The other issue that Speaker Pelosi astutely understands is that nobody, including Trump supporters, denies that the President routinely lies, demeans people, behaves erratically and possesses none of the qualities of a role model. In fact, 70% of Americans agree that President Trump’s request to a foreign leader to investigate his political rival was wrong. There is no debate on this fact. However, not everyone agrees that this is reason enough to tear an already divided and polarised country further apart, and many believe this is why we have elections. If we look at support for impeachment and removal, beyond Independents it breaks down along party lines with 84.6 percent Democrats supporting it and 91.7 percent of Republicans opposing it. These numbers have held steady for the last year.

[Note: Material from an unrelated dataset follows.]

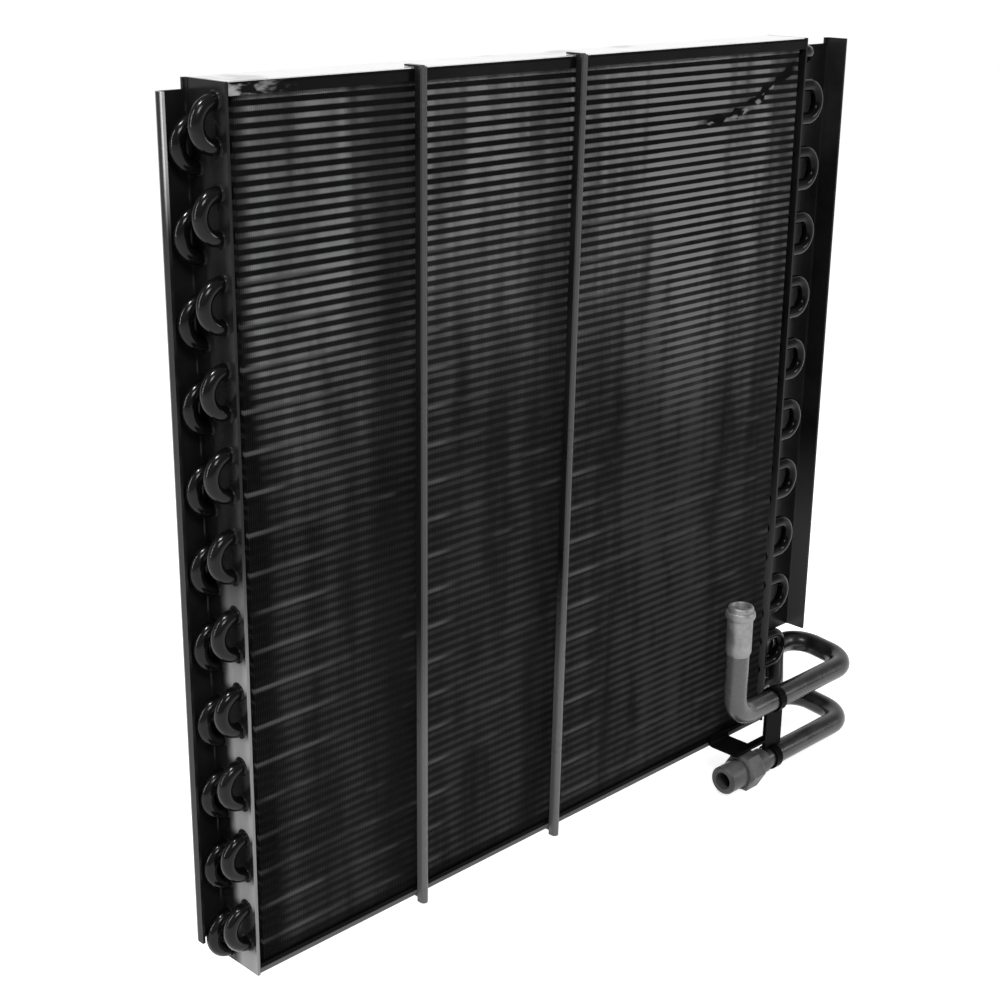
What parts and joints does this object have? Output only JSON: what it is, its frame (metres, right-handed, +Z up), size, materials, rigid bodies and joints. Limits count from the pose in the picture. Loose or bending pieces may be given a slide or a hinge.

Finally, what makes the Democrat's case harder to make is that there is no smoking gun, like a stained blue dress or a conspiracy to destroy secret White House tapes. At the end of the first two weeks of hearings not one witness testified that Trump himself directly ordered them to make a quid pro quo explicit to the Ukrainians. In fact, if one thing has come to light during the public hearings, it is that President Trump made little attempt at subterfuge. Instead he openly made it clear to his ambassadors, diplomats and senior advisors that he wanted to press Ukraine to open an investigation into the Bidens, and in the end the military aid was released without any such commitment. When there is subterfuge, chicanery or evidence of a cover-up, it becomes easier to make the case for a conspiracy and point at wrongdoing, but in the absence of this, the whole thing could be painted as more clumsy than criminal.

This is why we saw Speaker Pelosi use the word bribery for the first time after the initial round of public hearings. Speaker Pelosi is aware that having witnesses simply corroborate facts will not be sufficient to sway people since the majority already agrees that the President’s actions were wrong but not on whether it rises to the level of impeaching and removing the President from office. Public opinion is deeply entrenched along partisan lines and will not be swayed easily. Ultimately, the severity and punishment for the President’s “high crimes and misdemeanors” will boil down to the strength of the argument made by Democrats or the defense put up by Republicans. The key for both sides is to make their case and convince Independents.

Democrats will need to offer compelling new evidence while trying to ensure that this process does not in the end help the President, by painting him as a victim of legislative overreach, and allow him to win a second-term.